Ex-Minister quizzed in court over paid testimony and potential conflict with regulator role
Former Minister of Economy, Trade, Industry & Community Development Patrice Minors, now a regulatory official with the Bermuda Monetary Authority (BMA), is charging Butterfield Trust Bermuda Ltd (BTB) $150 an hour for giving evidence in an $100 million court case the trust company is defending in Bermuda’s commercial courts, and also for the time spent preparing for it.
Mrs Minors admitted in court yesterday, while giving evidence in the case of Stiftung Salle Modulable & Rutli Stiftung verus Butterfield Trust (Bermuda) Ltd, that she is being compensated. She was answering questions about her central role in terminating a potential 120 million Swiss franc donation by a multi-billion dollar trust, the Art 1 Trust, to plan and construct a major new opera house in Lucerne, Switzerland.
Mrs Minors had been the assistant vice-president of trust services at BTB and she was the principal administrator with responsibility for the Art 1 Trust at the time the decision had been taken to withdraw the Trust’s support for the project.
A former Minister in the previous Progressive Labour Party Government, Mrs Minors now holds the position of principal of the banking, trust and investment division of the Bermuda Monetary Authority. She was also questioned about the propriety of accepting payment from a trust administered by BTB when the role of her section of the BMA includes regulating that same trust company.
A letter from the BMA’s senior legal counsel TJ Galloway, to managing director of BTB Martin Pollock, presented in evidence, stated: “This is to confirm that the Authority is aware that Ms Minors, a principal of the banking, trust and investment division of the Authority is assisting Butterfield Trust (Bermuda) Limited in the above captioned litigation matter and has pursuant to a consultancy agreement been paid for her services in preparing for her testimony. The Authority has no objection to Ms Minors participation in this matter.”
Chief Justice Ian Kawaley, who is hearing the case, asked Mrs Minors if she ever had any concerns about the propriety of accepting payment for the time she has spent preparing her evidence and giving it.
Mrs Minors, who responded “No,” explained that she was aware that the protectors of the trust were also being remunerated. She said she was “far less conflicted” than these persons, who she said play a role in the trust relationship. She said another witness was also compensated.
And Mark Cran QC, defending the role of BTB in the case, told the Chief Justice: “We see nothing irregular about it.”

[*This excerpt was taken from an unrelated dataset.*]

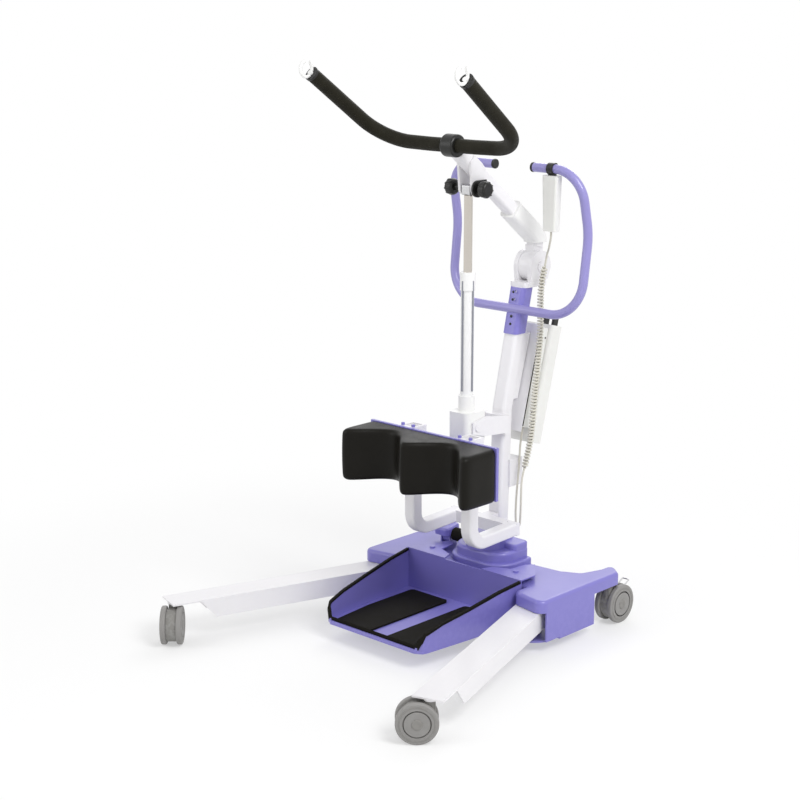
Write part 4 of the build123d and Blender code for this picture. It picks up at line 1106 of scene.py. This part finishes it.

Alexander Layton QC opened the questioning on the subject of Mrs Minors remuneration by asking her: “Have you been paid for preparing your testimony and giving evidence?”
Mrs Minors responded: “I will submit a billing,” and said she would be submitting a ‘time bill’ to the BTB.
When Mr Layton asked her much she was being paid, she responded “$150 an hour”, and said that the payment was time related.
Mr Layton also asked her if she was “not uncomfortable” exercising her responsibilities in her role as principal of the banking, trust and investment division of the BMA in regard to regulating BTB. Mrs Minors said she was part of a team. She said she would step aside, and her team would conduct the regulatory activities, led by the BMA director or acting director.
She told the court: “All licensed institutions are regulated by the BMA,” and continued: “I am not solely responsible — I have a team.”